Material shown:
####

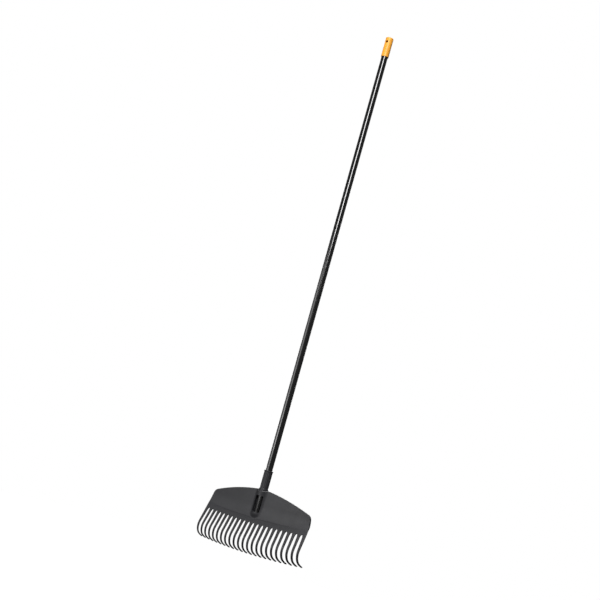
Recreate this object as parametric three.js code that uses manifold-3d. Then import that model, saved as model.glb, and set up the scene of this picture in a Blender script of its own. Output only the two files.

####

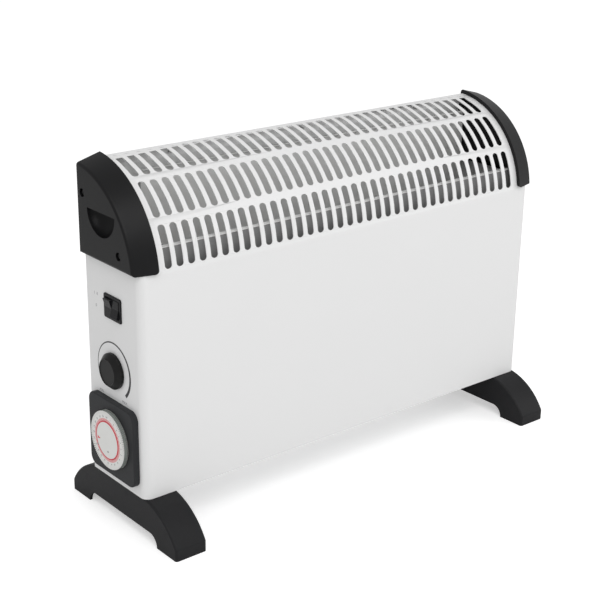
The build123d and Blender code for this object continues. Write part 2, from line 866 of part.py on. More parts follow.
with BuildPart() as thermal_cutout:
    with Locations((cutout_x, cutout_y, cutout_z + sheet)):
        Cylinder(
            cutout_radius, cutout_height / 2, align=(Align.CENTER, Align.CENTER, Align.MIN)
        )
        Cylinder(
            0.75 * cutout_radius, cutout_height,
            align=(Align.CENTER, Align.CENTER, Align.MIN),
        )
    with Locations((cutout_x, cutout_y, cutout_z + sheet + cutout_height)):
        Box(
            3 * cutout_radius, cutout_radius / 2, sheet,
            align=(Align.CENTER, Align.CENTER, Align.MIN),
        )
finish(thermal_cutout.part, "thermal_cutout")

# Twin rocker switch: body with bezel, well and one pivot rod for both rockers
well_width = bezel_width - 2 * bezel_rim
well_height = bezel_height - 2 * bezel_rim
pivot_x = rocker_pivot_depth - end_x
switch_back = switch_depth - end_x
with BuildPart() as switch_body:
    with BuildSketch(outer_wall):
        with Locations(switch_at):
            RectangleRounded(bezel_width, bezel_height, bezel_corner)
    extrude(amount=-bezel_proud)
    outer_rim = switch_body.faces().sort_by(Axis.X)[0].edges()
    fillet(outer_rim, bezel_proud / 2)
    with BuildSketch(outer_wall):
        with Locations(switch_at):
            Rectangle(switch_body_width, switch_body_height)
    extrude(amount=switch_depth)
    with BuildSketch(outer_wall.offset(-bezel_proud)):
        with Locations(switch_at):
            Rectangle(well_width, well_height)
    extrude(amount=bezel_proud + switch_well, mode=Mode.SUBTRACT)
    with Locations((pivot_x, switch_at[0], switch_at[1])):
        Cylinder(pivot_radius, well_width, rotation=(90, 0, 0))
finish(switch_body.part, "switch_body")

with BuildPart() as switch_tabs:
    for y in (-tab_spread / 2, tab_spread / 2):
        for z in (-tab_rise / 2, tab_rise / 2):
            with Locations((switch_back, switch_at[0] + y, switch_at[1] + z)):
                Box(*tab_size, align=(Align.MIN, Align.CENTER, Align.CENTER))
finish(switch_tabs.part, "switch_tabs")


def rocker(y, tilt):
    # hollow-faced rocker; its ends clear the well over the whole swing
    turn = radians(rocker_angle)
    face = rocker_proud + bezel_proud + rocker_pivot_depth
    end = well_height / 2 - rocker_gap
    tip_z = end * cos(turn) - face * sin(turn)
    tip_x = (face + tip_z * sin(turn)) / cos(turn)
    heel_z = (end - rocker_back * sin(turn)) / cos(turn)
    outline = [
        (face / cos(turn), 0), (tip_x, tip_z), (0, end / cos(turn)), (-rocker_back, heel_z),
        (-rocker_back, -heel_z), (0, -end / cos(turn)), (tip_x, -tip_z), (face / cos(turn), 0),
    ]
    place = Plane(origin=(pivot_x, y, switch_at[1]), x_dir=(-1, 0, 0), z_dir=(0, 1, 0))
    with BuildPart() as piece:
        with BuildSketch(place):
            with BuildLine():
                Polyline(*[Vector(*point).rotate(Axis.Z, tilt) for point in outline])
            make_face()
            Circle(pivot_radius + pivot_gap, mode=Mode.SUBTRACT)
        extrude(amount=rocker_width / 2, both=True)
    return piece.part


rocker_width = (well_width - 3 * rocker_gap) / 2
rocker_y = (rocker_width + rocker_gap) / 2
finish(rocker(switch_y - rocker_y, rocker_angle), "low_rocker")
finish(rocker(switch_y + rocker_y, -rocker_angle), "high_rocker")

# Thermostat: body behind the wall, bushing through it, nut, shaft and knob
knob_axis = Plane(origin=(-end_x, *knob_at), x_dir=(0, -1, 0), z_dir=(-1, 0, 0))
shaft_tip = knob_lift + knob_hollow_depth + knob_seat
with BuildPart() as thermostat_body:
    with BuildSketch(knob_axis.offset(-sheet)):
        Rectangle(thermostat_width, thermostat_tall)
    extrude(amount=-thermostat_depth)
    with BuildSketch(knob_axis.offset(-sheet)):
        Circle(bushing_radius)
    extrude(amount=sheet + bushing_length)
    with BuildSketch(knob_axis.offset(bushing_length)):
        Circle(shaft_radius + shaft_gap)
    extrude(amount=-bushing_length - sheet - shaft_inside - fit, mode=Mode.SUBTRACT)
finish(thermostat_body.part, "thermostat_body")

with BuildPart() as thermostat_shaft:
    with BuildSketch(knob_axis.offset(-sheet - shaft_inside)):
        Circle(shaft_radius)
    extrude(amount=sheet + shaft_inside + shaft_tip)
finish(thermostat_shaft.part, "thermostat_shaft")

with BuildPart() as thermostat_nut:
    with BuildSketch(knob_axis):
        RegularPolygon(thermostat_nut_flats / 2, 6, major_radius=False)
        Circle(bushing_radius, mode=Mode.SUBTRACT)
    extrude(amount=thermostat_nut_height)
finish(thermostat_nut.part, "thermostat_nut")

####

Exercise requirements:
What number of lines in the records contain the word "object"? Answer with that number alone.

Complete answer:
2